**WHAT THE TASK REQUIRES**. Return the listing below word for word.

** START **

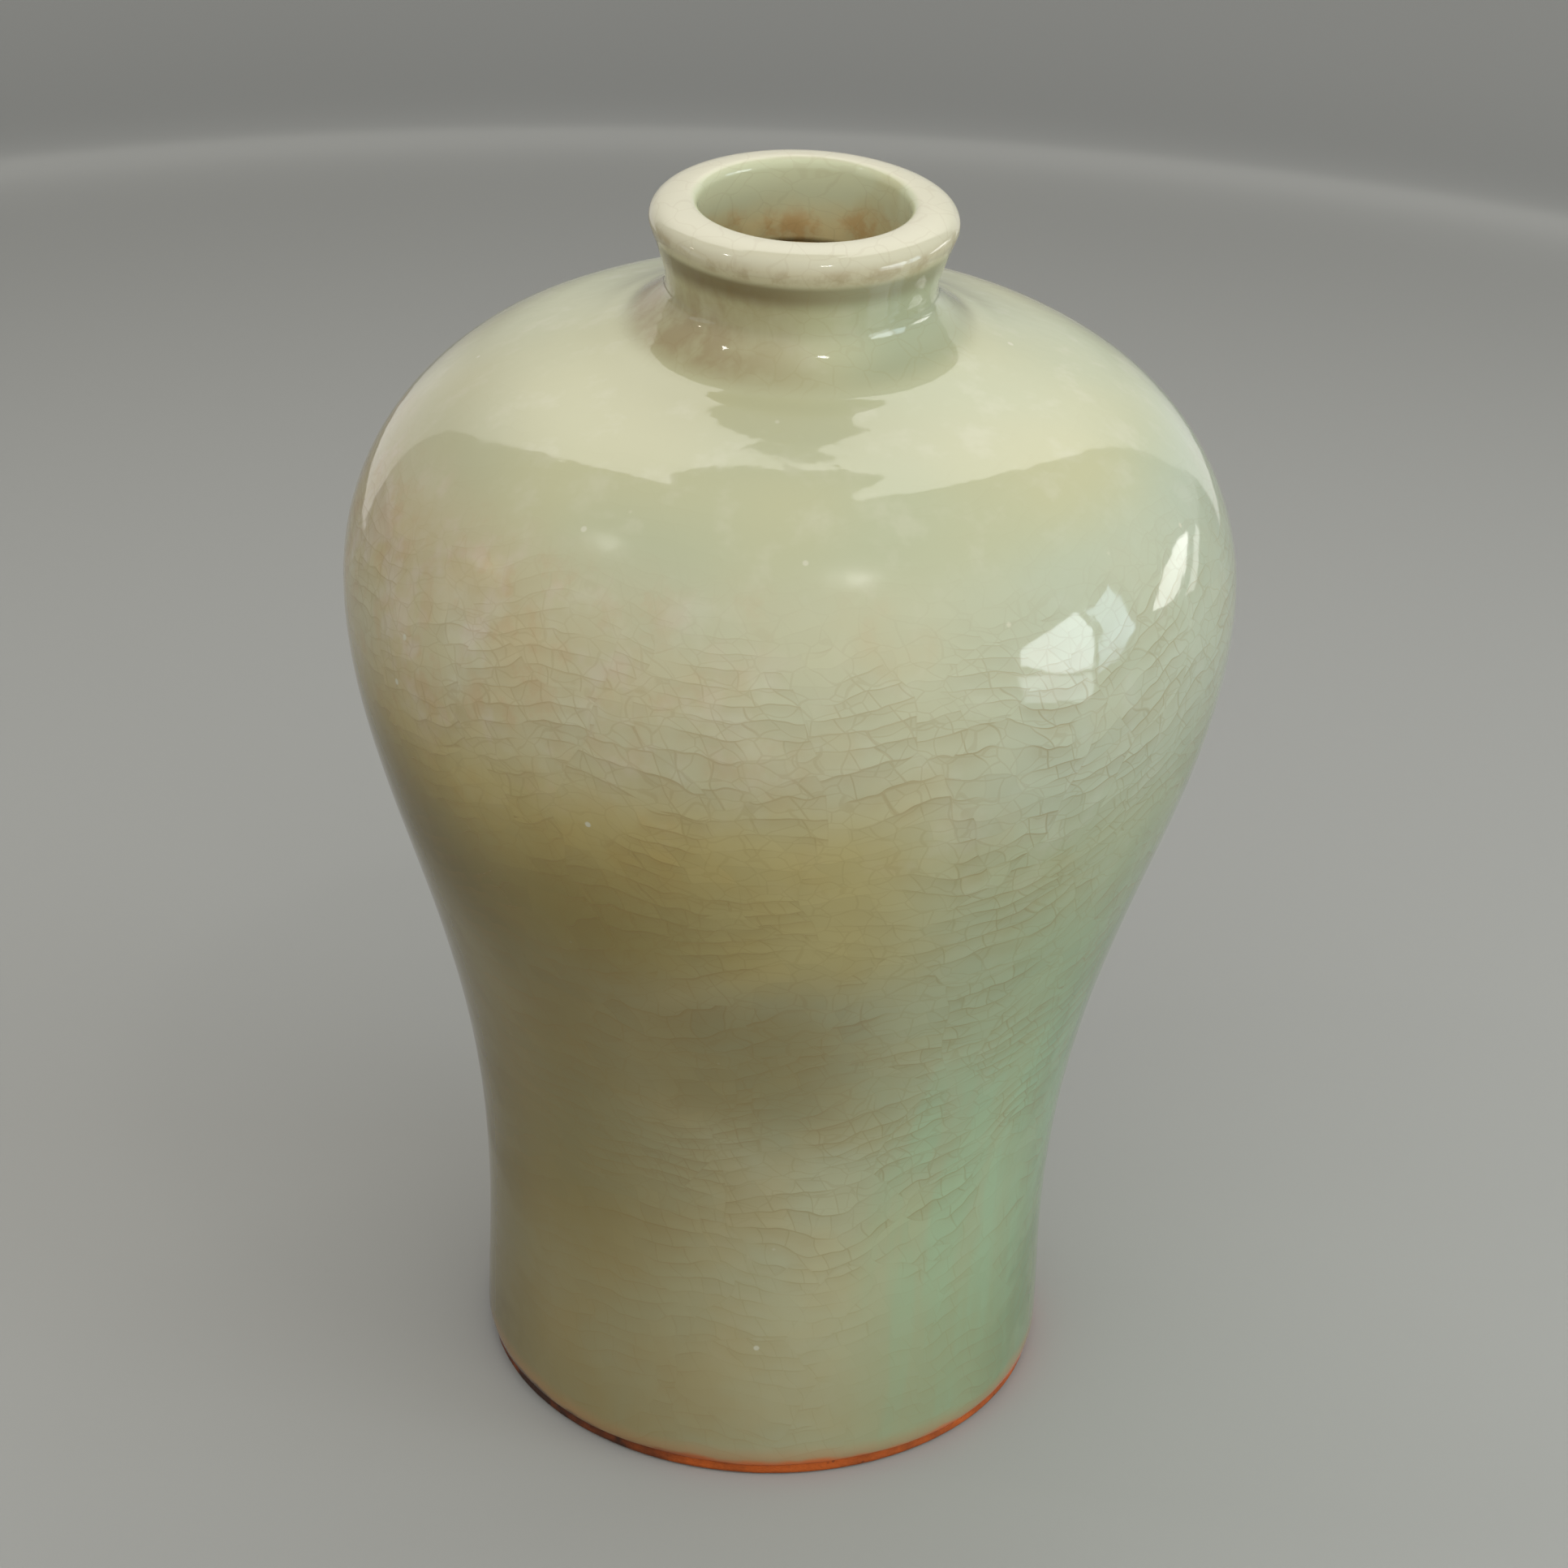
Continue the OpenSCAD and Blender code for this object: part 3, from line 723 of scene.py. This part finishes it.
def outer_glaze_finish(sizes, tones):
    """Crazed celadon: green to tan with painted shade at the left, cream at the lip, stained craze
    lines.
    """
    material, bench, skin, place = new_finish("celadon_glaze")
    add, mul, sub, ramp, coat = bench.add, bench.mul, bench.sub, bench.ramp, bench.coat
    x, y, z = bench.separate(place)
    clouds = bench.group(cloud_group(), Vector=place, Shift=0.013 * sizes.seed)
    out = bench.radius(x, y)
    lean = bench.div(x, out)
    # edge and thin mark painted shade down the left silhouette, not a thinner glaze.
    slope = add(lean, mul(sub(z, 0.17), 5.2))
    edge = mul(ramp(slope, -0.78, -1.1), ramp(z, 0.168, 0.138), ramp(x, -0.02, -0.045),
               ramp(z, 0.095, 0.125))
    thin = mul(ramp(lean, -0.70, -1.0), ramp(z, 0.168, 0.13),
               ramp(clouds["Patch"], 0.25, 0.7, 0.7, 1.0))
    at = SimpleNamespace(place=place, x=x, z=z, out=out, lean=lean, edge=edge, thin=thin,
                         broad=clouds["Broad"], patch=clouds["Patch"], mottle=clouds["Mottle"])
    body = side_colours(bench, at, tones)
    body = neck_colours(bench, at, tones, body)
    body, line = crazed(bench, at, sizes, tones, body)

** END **

**CORRECT OUTPUT**.
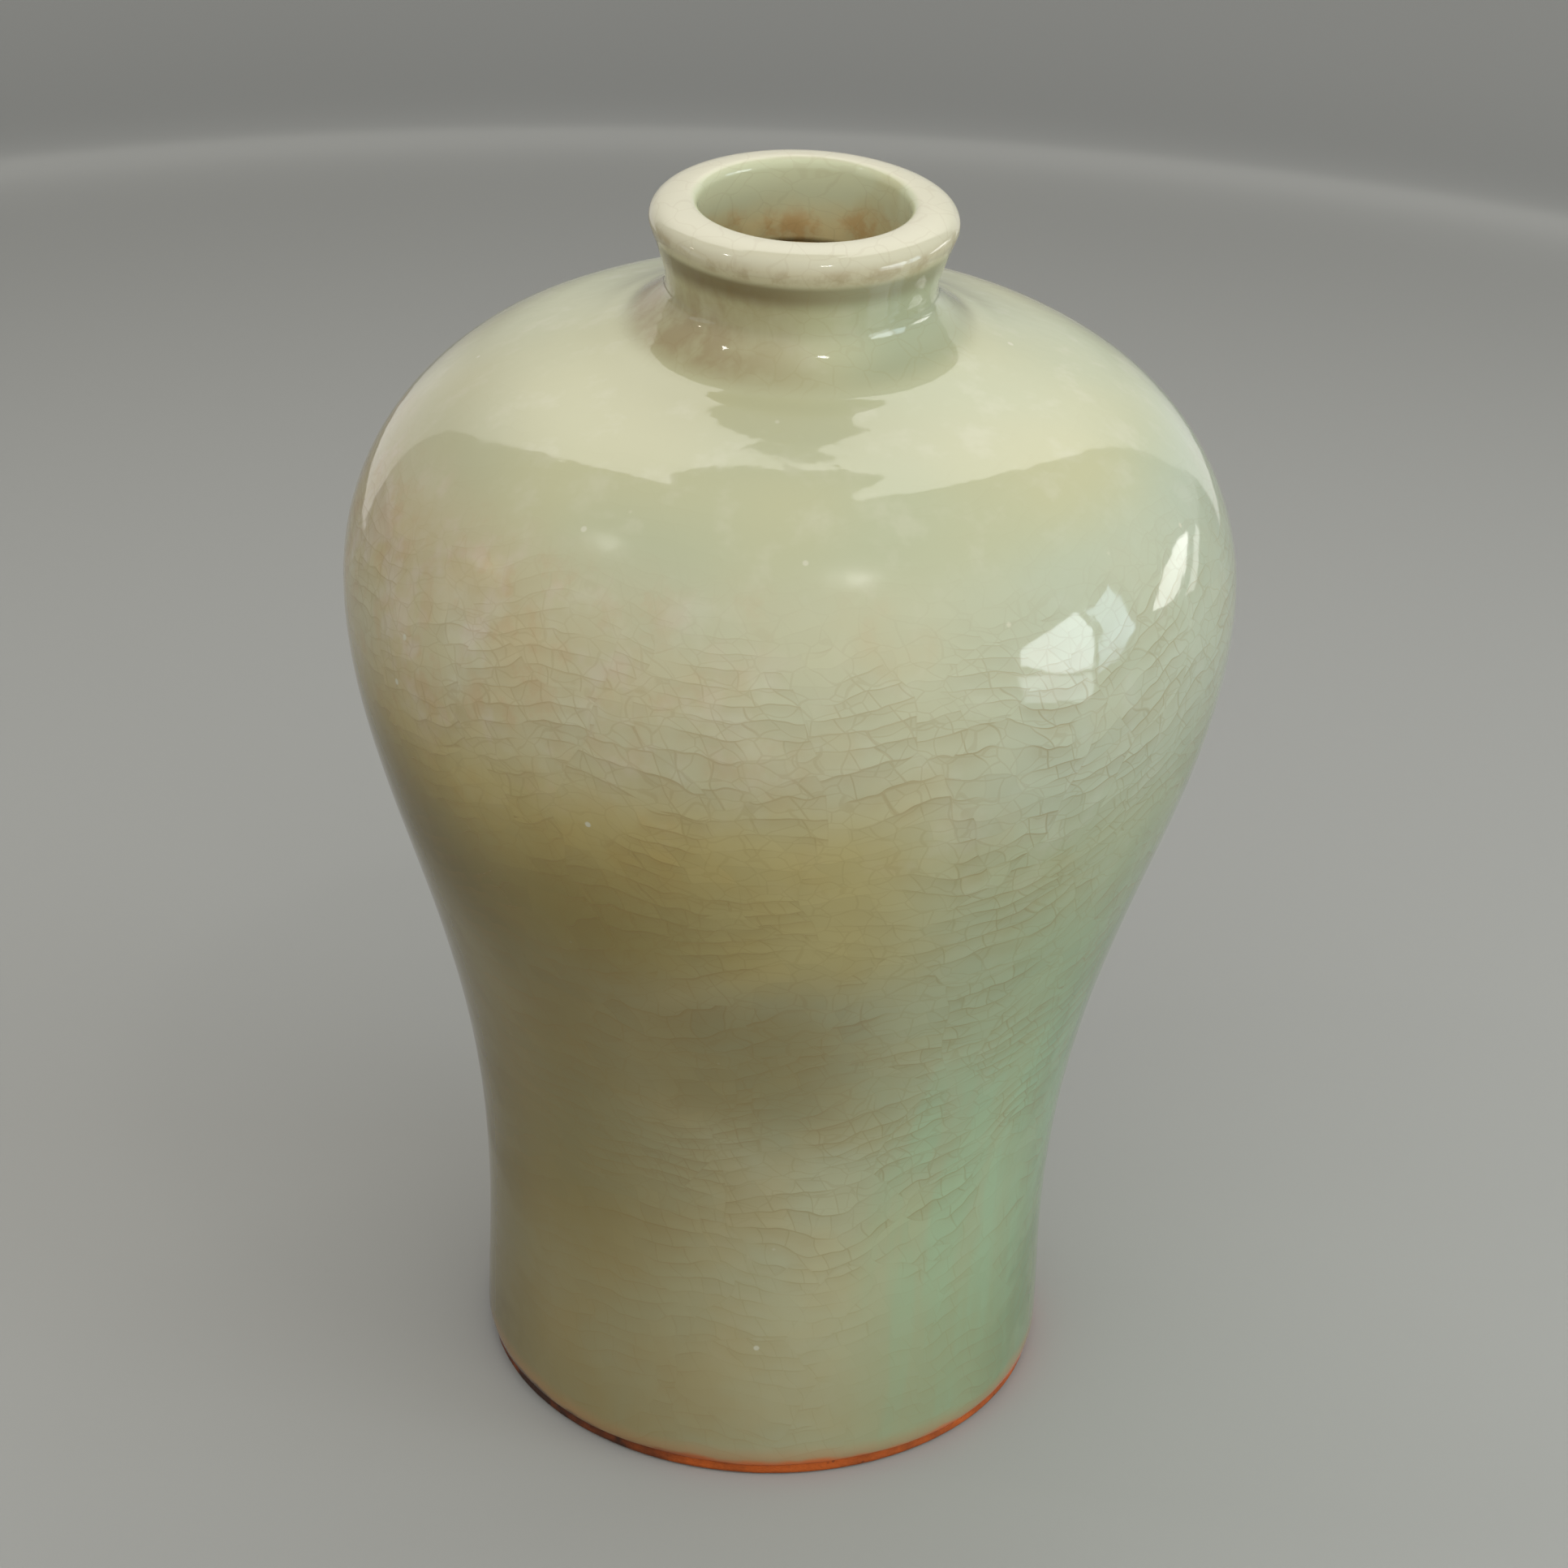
Continue the OpenSCAD and Blender code for this object: part 3, from line 723 of scene.py. This part finishes it.
def outer_glaze_finish(sizes, tones):
    """Crazed celadon: green to tan with painted shade at the left, cream at the lip, stained craze
    lines.
    """
    material, bench, skin, place = new_finish("celadon_glaze")
    add, mul, sub, ramp, coat = bench.add, bench.mul, bench.sub, bench.ramp, bench.coat
    x, y, z = bench.separate(place)
    clouds = bench.group(cloud_group(), Vector=place, Shift=0.013 * sizes.seed)
    out = bench.radius(x, y)
    lean = bench.div(x, out)
    # edge and thin mark painted shade down the left silhouette, not a thinner glaze.
    slope = add(lean, mul(sub(z, 0.17), 5.2))
    edge = mul(ramp(slope, -0.78, -1.1), ramp(z, 0.168, 0.138), ramp(x, -0.02, -0.045),
               ramp(z, 0.095, 0.125))
    thin = mul(ramp(lean, -0.70, -1.0), ramp(z, 0.168, 0.13),
               ramp(clouds["Patch"], 0.25, 0.7, 0.7, 1.0))
    at = SimpleNamespace(place=place, x=x, z=z, out=out, lean=lean, edge=edge, thin=thin,
                         broad=clouds["Broad"], patch=clouds["Patch"], mottle=clouds["Mottle"])
    body = side_colours(bench, at, tones)
    body = neck_colours(bench, at, tones, body)
    body, line = crazed(bench, at, sizes, tones, body)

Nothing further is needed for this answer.